● **Description of the task**:
Write each line out exactly, leaving none out.

● **Provided material**:

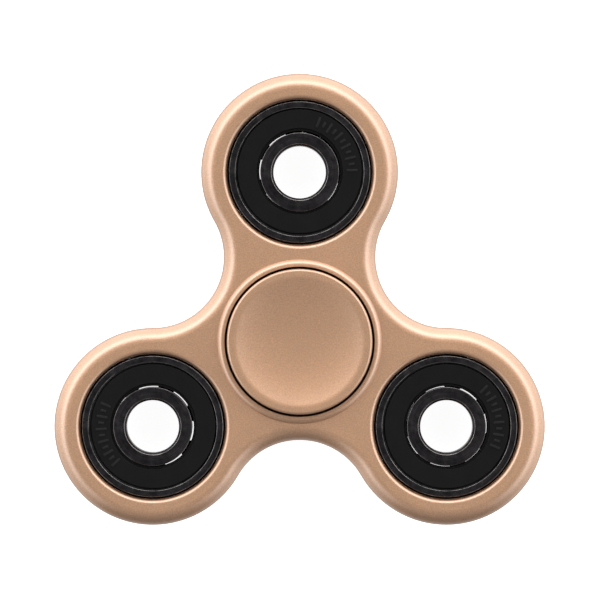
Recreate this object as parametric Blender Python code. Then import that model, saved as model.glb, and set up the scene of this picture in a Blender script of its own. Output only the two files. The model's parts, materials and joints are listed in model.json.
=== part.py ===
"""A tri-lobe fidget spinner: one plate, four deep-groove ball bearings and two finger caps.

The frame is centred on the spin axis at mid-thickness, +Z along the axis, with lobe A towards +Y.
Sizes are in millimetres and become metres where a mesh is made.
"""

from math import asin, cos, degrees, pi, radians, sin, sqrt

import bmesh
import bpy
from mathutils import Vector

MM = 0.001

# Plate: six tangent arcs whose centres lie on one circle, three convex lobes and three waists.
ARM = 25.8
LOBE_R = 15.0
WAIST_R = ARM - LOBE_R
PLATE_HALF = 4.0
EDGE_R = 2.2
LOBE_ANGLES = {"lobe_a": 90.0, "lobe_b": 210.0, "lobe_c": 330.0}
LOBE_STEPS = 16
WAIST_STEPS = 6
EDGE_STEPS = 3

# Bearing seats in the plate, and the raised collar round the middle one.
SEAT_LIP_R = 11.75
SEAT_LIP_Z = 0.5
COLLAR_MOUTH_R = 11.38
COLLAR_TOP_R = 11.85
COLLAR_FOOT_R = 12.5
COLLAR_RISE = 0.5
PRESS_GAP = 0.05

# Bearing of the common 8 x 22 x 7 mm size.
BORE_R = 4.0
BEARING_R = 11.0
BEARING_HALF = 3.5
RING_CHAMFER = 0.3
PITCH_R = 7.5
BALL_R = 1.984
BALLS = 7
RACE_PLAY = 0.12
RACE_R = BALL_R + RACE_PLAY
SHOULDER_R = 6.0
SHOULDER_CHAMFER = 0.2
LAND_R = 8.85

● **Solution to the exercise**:
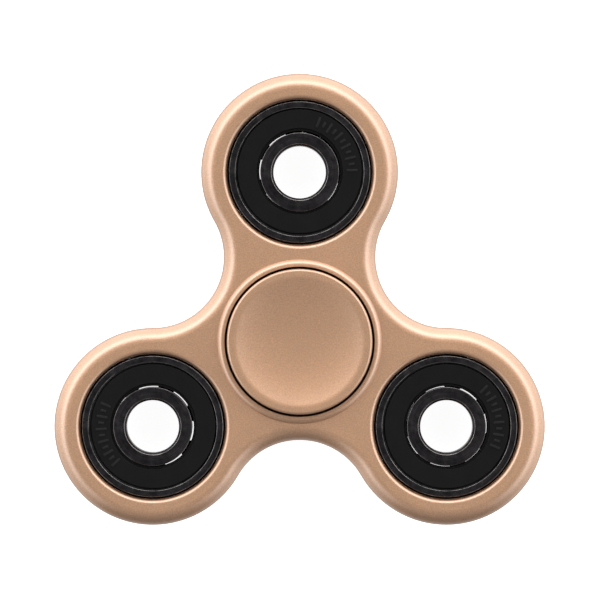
Recreate this object as parametric Blender Python code. Then import that model, saved as model.glb, and set up the scene of this picture in a Blender script of its own. Output only the two files. The model's parts, materials and joints are listed in model.json.
=== part.py ===
"""A tri-lobe fidget spinner: one plate, four deep-groove ball bearings and two finger caps.

The frame is centred on the spin axis at mid-thickness, +Z along the axis, with lobe A towards +Y.
Sizes are in millimetres and become metres where a mesh is made.
"""

from math import asin, cos, degrees, pi, radians, sin, sqrt

import bmesh
import bpy
from mathutils import Vector

MM = 0.001

# Plate: six tangent arcs whose centres lie on one circle, three convex lobes and three waists.
ARM = 25.8
LOBE_R = 15.0
WAIST_R = ARM - LOBE_R
PLATE_HALF = 4.0
EDGE_R = 2.2
LOBE_ANGLES = {"lobe_a": 90.0, "lobe_b": 210.0, "lobe_c": 330.0}
LOBE_STEPS = 16
WAIST_STEPS = 6
EDGE_STEPS = 3

# Bearing seats in the plate, and the raised collar round the middle one.
SEAT_LIP_R = 11.75
SEAT_LIP_Z = 0.5
COLLAR_MOUTH_R = 11.38
COLLAR_TOP_R = 11.85
COLLAR_FOOT_R = 12.5
COLLAR_RISE = 0.5
PRESS_GAP = 0.05

# Bearing of the common 8 x 22 x 7 mm size.
BORE_R = 4.0
BEARING_R = 11.0
BEARING_HALF = 3.5
RING_CHAMFER = 0.3
PITCH_R = 7.5
BALL_R = 1.984
BALLS = 7
RACE_PLAY = 0.12
RACE_R = BALL_R + RACE_PLAY
SHOULDER_R = 6.0
SHOULDER_CHAMFER = 0.2
LAND_R = 8.85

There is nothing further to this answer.